Reaching the door, he stuck out his hand and twisted the knob. He wasn’t even through the doorway when he saw a man in his late fifties sitting in the second row, silently praying. He considered walking back out, but since he didn’t know where he would go, he quietly trudged down the short aisle and knelt in front of the large cross displayed on the front wall. He felt his body collapse into a heap onto the floor as it shook with the release of the raw emotional pain gnawing at his soul. Broken, he begged God to spare his son’s life.
“ ‘Scuse me, son. Can I help you pray about something?”
Damien stopped praying for a moment and looked up to see that the man had come to kneel beside him. His graying brown hair fell atop peaceful, compassionate eyes, and his voice was calm. Damien didn’t know what to say. “Sir?”
 “I said, can I help you pray about something?”
“Oh, I don’t want to burden you with my problems.”
The man didn’t seem to be offended but instead gave a gentle reply. “Well, now as I recall the Bible says to bear one another’s burdens and so fulfill the law of Christ. My name’s Peter, and I really would like to help you pray if you’ll let me.”
Damien couldn’t explain it, but he felt that he could trust Peter fully, so he shared everything that had happened within the last two days. He told of his plans for Thanksgiving, the accident, and the unexpected trip to the hospital. At the end, he even shared that his insurance company was not going to pay for the hospital bills for some reason and that he had no idea where he was going to get the money.
After he finished, Damien looked over to see Peter’s eyes filling with tears. He didn’t understand why this man, whom he had never met, would take time not only to pray with him but for him as well. Before Damien could thank him, Peter interrupted his thoughts. “Last night I saw a terrible car accident while going home from the store. I didn’t know those involved, but I heard that the victims had been brought here. This morning when I got up I felt the Spirit of God telling me to come to the chapel this morning to pray for those who were injured and from what you’ve just told me I guess that would be your family.”
Peter reached into the bag he had by his side and pulled out a mud-caked teddy bear. “I found this by the side of the road this morning where the accident was. Does this belong to someone in your family?”

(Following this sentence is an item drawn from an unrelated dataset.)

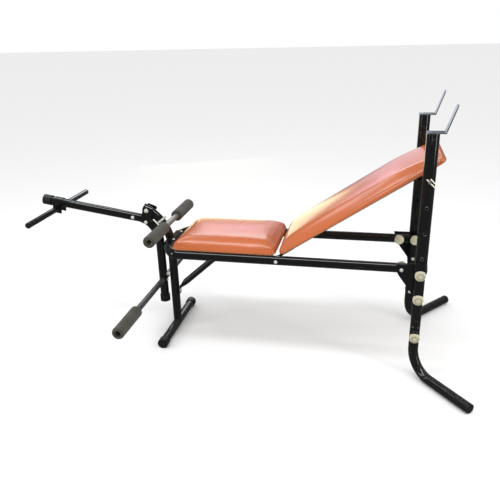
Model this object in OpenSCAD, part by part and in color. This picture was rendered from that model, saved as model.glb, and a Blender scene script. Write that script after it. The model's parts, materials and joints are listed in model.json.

Damien reached for the teddy bear with a watery smile on his face. “Yes, yes it does. My four-year-old will be so happy to see him.” Frowning, he realized what he had said and added, “That is if he gets out of surgery okay.”
“I wouldn’t worry about that if I were you,” Peter said. “God can heal with but a single word. And as to your hospital bills? Every year I set aside some money to give to charities and other Christian organizations, and oddly enough I met you the day before I normally send the checks. I don’t think that God would mind if I gave this year’s money to you for your family. In fact, I think He had the idea in the first place.”
The two men rose from their places on the ground, when a knock sounded on the door. A tall nurse with a broad smile lingered in the doorway. “Mr. Jakes, your son’s surgery was successful. He’s in his room.”
Damien felt a joy that was unlike any he had ever known. He practically leapt towards the doorway, but not before ensuring that Peter would come visit Noah soon.
The amount of gratitude Damien felt was indescribable, and as he walked down the hallway towards Noah’s room, he couldn’t help but smile at the teddy bear firm within his grasp.